What you need to do:
Going from the top of the data below, give again each line through the one containing "SEVENTH_DIP = 0.040", both ends kept.

Data shown:

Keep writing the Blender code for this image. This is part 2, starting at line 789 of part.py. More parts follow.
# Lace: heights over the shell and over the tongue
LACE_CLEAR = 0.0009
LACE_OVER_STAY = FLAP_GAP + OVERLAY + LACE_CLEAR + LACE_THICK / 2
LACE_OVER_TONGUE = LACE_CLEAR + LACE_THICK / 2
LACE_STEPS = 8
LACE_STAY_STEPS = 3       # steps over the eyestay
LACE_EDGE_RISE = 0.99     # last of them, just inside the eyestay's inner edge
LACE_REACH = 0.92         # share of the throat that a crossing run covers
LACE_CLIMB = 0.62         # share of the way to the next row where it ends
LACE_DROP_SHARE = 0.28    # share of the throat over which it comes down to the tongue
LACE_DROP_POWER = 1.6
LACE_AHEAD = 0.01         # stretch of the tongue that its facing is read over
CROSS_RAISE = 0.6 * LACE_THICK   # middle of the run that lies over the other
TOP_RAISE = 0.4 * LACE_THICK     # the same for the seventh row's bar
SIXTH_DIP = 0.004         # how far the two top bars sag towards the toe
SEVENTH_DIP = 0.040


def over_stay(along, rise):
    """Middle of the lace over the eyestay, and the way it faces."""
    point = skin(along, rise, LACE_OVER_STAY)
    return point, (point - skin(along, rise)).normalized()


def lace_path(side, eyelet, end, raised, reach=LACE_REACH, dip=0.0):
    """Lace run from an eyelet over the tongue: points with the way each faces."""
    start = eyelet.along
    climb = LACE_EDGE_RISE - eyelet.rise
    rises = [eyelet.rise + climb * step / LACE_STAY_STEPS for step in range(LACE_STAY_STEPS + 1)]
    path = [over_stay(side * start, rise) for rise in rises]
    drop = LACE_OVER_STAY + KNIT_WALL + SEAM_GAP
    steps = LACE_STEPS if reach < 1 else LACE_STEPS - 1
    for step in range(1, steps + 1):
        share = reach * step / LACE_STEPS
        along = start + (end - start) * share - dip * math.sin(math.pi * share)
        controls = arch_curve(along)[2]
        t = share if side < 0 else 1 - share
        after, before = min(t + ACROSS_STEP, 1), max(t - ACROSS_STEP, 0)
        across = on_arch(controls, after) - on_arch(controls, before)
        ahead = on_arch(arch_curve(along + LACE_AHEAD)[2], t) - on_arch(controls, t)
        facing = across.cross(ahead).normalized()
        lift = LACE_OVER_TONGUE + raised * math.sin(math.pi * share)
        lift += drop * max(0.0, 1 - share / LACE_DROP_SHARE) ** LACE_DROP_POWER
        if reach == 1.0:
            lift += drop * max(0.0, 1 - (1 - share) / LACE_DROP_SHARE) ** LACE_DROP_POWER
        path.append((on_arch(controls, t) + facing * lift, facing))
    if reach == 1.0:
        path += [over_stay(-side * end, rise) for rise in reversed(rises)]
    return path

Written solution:
Keep writing the Blender code for this image. This is part 2, starting at line 789 of part.py. More parts follow.
# Lace: heights over the shell and over the tongue
LACE_CLEAR = 0.0009
LACE_OVER_STAY = FLAP_GAP + OVERLAY + LACE_CLEAR + LACE_THICK / 2
LACE_OVER_TONGUE = LACE_CLEAR + LACE_THICK / 2
LACE_STEPS = 8
LACE_STAY_STEPS = 3       # steps over the eyestay
LACE_EDGE_RISE = 0.99     # last of them, just inside the eyestay's inner edge
LACE_REACH = 0.92         # share of the throat that a crossing run covers
LACE_CLIMB = 0.62         # share of the way to the next row where it ends
LACE_DROP_SHARE = 0.28    # share of the throat over which it comes down to the tongue
LACE_DROP_POWER = 1.6
LACE_AHEAD = 0.01         # stretch of the tongue that its facing is read over
CROSS_RAISE = 0.6 * LACE_THICK   # middle of the run that lies over the other
TOP_RAISE = 0.4 * LACE_THICK     # the same for the seventh row's bar
SIXTH_DIP = 0.004         # how far the two top bars sag towards the toe
SEVENTH_DIP = 0.040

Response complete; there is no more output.